A long, painful drought on the brink of ending thanks to the rise of once-in-a-generation young talent. A fan base clinging to sanity because sometimes winning it all  just feels too good to be true. Chicago is on the brink of completely losing its shit … yeah, the Cubs are in the World Series.

It’s a place Blackhawks fans were in not that long ago.

Now, to start, the Cubs are not the Blackhawks. Their losing streak has lasted much longer — the Hawks only went 49 years between Stanley Cups, exactly half of how long the Cubs have gone since their last championship — and their fan base has suffered in a much different way.

The Cubs used to be the lovable losers who still packed Wrigley Field regularly because it’s a great place to drink in the summer. Nobody ever called the Blackhawks lovable losers because they were rarely popular enough to be called lovable. For a while there, they were usually losers, though.

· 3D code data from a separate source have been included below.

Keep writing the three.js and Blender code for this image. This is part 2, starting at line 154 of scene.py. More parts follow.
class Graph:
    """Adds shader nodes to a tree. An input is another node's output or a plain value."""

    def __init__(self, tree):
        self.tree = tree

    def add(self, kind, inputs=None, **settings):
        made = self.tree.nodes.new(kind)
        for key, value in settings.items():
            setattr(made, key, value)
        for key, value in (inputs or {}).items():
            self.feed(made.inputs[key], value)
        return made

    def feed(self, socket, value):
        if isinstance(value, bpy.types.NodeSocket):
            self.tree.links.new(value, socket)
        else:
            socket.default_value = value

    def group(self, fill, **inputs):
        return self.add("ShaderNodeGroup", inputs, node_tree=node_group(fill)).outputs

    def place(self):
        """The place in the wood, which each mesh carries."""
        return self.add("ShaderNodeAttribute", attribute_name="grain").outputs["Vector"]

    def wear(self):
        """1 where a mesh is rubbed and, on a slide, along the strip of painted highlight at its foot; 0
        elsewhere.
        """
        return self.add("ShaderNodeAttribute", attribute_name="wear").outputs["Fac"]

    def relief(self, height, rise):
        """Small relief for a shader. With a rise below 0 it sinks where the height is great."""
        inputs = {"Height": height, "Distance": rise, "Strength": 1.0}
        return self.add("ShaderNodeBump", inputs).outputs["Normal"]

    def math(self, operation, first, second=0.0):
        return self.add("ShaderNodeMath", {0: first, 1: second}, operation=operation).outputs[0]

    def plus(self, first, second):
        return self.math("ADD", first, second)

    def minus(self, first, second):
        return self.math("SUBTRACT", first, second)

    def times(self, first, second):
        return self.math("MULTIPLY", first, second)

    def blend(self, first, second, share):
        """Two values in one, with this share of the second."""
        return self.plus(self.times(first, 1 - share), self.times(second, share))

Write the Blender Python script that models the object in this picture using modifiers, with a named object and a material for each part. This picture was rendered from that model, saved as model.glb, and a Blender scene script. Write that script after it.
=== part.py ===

I’m lucky enough to be both a Blackhawks fan and a Cubs fan. One who is far too young to really appreciate the meaningfulness of losing for decade after decade, yes, but passionate nonetheless. And I cannot help but see the parallels between those 2010 Blackhawks who gave me incredible memories I’ll never forget, and what I’ve experienced over the past seven months watching Cubs baseball.

First, it starts with the rise. The Blackhawks were an up-and-coming team full of generational young talents like Patrick Kane, Jonathan Toews and Duncan Keith. Knowing they needed to supplement that with more experienced veteran stars to get over the top, Chicago went out and signed Marian Hossa to a monster contract.

Anthony Rizzo, Kris Bryant, and Addison Russell are the Cubs’ Kane, Toews and Keith, and Jon Lester is their Hossa. Lester is the big-name veteran who saw what was being built in Chicago and took the lucrative offer to get in on the ground floor. Both teams had the same plan: develop a core of mind-blowing young talent, then sprinkle in some key veterans in the gaps.

And then came the adversity. The year before breaking through to win the 2010 Stanley Cup, the Hawks got eliminated by the Red Wings in the Western Conference Finals. A year before the Cubs made the 2016 World Series, they got eliminated by the Mets in the National League Championship Series.

Glory came after that for the Blackhawks, and maybe it’ll come for the Cubs soon, too.

I don’t know if this series will end like that one did, but as someone who grew up watching both teams, I can’t help but feel some small sense of deja vu. We’re ready to party in Chicago again.